Secondo lei, che cosa dirà il Papa all’Europa?
“Non so se il Papa parlerà della pace, della questione sociale, della giustizia sociale. Spetta a lui decidere cosa vuole dire. Ma ha detto che andrà a parlare al Parlamento dell’Unione Europea e all’Assemblea del Consiglio d’Europa. So che gli abitanti di Strasburgo sono rimasti male ma il Papa andrà in Francia nel 2015. In ogni modo il Papa dà un segnale. Ho parlato con il presidente del Parlamento, Martin Schulz, che ha invitato éapa Francesco. Mi ha telefonato e mi ha detto che è molto contento. Spera che il Papa dica qualcosa sulla responsabilità dell’Europa per le questioni sociali, che dica qualcosa per i poveri. È chiaro, dal Papa ci si attende che parli dei poveri, dei poveri che vivono in Europa e ai confini europei. Ma non voglio dire altro. Si vedrà”.
Quale Europa troverà Papa Francesco e quali sono le preoccupazioni che sono maggiormente a cuore alle istituzioni europee?

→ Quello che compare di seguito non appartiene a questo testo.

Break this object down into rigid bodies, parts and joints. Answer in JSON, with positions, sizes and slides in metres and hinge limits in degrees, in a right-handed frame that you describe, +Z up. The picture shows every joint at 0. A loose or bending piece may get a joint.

“Occorre tenere presente che il Papa parlerà a due organismi europei e che il Consiglio d’Europa comprende anche la Russia e l’Ucraina. Quando parliamo dell’Europa, pensiamo sempre all’Unione Europea, ma l’Europa è più grande. Occorre allora parlare della pace e della riconciliazione. In questo anno in cui si fa memoria della prima Guerra mondiale, è importante dire che in questo continente è attualmente in corso una guerra. È terribile. È scioccante per me. L’altra questione è come trovare in Europa un cammino per il futuro di una comunità che è estremamente complessa a causa delle lingue e delle culture differenti, e alle prese con la questione economica e la crisi finanziaria. Credo però che insieme sia più facile risolvere i problemi. Occorre allora ritrovare il senso della responsabilità, della visione comune, del progetto europeo. Occorre superare una Unione fondata solo sulla concorrenza degli interessi nazionali. Se ciascuno trova la strada solo per se stesso, per i suoi interessi, non si va molto lontano e si perde di vista un progetto per l’avvenire. Noi siamo gli amici dell’Europa, ma non senza critica”.

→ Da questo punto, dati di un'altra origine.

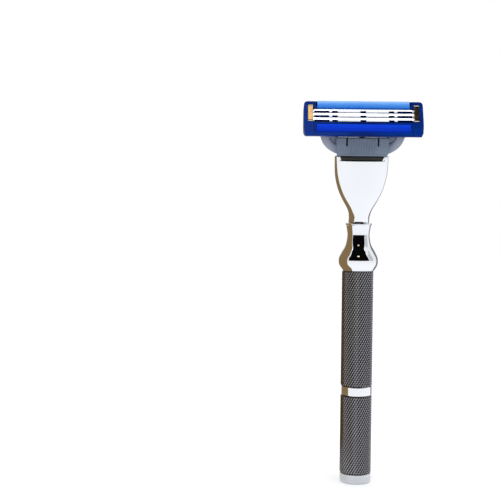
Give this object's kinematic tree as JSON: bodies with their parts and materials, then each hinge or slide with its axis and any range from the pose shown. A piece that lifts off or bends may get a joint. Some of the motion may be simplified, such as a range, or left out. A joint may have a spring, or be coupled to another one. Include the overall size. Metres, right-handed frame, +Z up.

Quale contributo possono portare le Chiese in Europa?
“Il grande contributo che le Chiese possono dare all’Europa è il Vangelo. E portare il Vangelo non significa trovare i modi per riempire le chiese in Europa. L’evangelizzazione è qualcosa di più. È dare la possibilità a tutto il mondo della cultura, dell’economia, della politica di venire in contatto con il Vangelo. È questo il senso della Evangelii Gaudium di Papa Francesco. Non si tratta quindi di chiedersi come sarà il futuro della Chiesa. La Chiesa è piuttosto chiamata ad uscire fuori da se stessa per contribuire con il Vangelo a costruire il futuro delle società in cui vive, attraverso la riconciliazione, l’attenzione ai poveri, la pace, la giustizia, il senso della storia. La Chiesa ha il compito di fare memoria dei morti e delle vittime della storia, della sofferenza dell’altro. È questo il nostro compito. Questo è il cammino per la riconciliazione. Spero che un giorno si possano vedere in tutta Europa gli incontri di pacificazione che ci sono stati tra i francesi e i tedeschi e tra i tedeschi con i polacchi. Ma ciò ancora non è avvenuto con i serbi e i croati, tra i russi e gli ucraini. Il cammino per la riconciliazione non è ancora finito. È questo il compito delle Chiese e delle religioni: aiutare a riconciliare i popoli. È un compito da fare”.